** Start of The data **

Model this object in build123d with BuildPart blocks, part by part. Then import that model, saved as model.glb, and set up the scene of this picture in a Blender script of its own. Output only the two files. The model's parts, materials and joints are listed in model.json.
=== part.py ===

** End of The data **
** Start of The data **

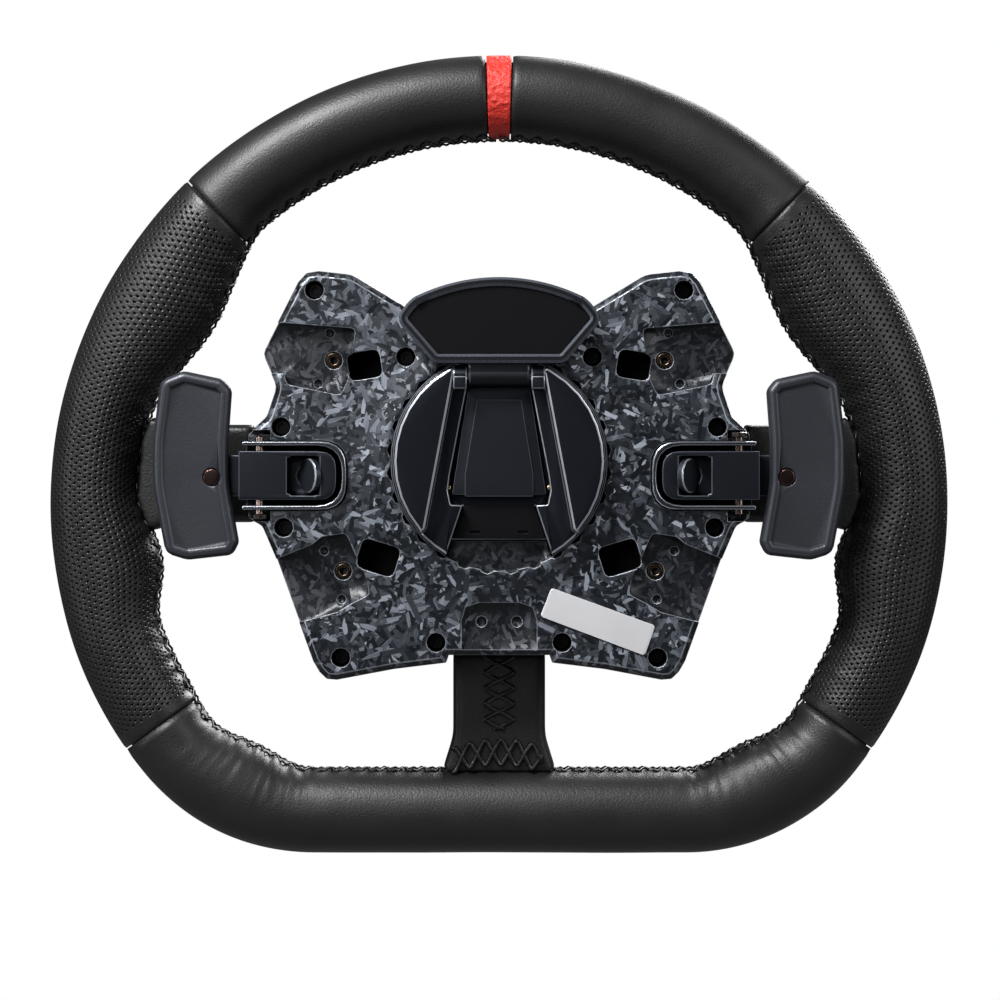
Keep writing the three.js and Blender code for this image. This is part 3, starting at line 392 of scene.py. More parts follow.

** End of The data **
** Start of The data **

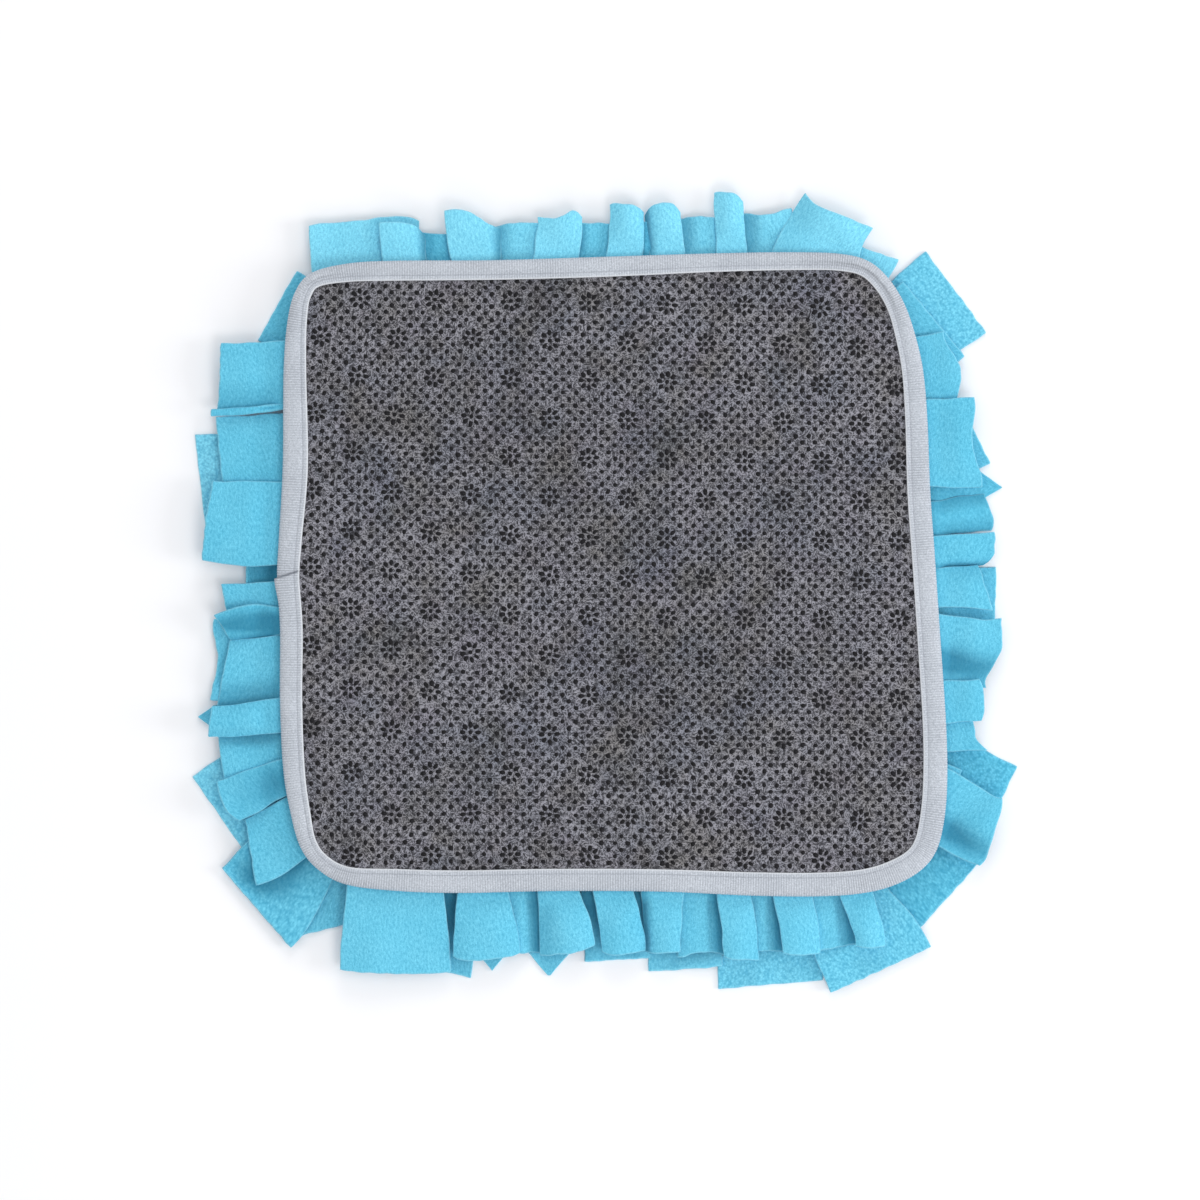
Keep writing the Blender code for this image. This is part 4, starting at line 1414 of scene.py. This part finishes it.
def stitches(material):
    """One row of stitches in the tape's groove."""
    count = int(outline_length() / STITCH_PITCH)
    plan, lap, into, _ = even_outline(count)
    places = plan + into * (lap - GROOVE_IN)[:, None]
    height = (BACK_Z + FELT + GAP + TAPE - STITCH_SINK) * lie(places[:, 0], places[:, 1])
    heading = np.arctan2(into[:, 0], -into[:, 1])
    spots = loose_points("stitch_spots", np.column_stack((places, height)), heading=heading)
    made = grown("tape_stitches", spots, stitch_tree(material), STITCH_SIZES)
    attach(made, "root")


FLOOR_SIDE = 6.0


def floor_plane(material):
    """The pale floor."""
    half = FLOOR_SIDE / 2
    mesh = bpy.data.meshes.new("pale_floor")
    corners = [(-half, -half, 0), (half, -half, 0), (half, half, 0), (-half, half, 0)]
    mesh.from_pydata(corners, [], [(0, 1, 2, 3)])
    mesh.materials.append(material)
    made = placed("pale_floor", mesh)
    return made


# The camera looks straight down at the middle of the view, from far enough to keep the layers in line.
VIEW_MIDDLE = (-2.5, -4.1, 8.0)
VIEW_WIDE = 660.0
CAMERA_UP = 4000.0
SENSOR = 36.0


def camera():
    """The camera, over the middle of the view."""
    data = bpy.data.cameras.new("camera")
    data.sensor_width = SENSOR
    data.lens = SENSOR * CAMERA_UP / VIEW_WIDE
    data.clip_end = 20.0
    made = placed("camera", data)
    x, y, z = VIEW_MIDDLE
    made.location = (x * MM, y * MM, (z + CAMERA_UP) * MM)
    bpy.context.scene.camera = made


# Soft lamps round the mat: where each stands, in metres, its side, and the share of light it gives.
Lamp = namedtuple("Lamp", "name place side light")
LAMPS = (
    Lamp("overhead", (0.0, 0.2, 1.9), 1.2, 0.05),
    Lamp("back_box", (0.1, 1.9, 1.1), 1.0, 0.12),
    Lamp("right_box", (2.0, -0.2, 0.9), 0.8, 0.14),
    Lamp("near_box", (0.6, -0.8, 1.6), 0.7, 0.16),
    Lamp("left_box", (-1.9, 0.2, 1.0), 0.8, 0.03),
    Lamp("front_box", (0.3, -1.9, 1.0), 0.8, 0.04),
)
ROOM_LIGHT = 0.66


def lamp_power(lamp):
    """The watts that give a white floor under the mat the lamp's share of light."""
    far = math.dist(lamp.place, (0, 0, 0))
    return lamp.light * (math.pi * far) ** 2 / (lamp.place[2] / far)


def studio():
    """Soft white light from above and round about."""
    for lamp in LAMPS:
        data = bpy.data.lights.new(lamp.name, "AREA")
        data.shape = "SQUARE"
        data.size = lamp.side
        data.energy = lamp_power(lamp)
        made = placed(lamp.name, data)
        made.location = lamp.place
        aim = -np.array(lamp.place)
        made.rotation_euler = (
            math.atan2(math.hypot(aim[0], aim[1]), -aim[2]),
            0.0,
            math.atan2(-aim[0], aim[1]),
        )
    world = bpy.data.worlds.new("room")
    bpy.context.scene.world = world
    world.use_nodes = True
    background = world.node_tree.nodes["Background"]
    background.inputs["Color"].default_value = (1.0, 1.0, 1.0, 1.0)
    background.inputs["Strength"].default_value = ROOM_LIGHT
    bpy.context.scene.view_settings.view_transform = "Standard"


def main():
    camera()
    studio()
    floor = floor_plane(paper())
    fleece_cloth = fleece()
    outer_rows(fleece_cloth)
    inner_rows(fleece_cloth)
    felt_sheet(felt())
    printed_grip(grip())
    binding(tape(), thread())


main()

** End of The data **

**Your objective:** Pull out every line holding "scene" from the records above, and copy it.

**Solution for this exercise:**
Model this object in build123d with BuildPart blocks, part by part. Then import that model, saved as model.glb, and set up the scene of this picture in a Blender script of its own. Output only the two files. The model's parts, materials and joints are listed in model.json.
Keep writing the three.js and Blender code for this image. This is part 3, starting at line 392 of scene.py. More parts follow.
Keep writing the Blender code for this image. This is part 4, starting at line 1414 of scene.py. This part finishes it.
    bpy.context.scene.camera = made
    bpy.context.scene.world = world
    bpy.context.scene.view_settings.view_transform = "Standard"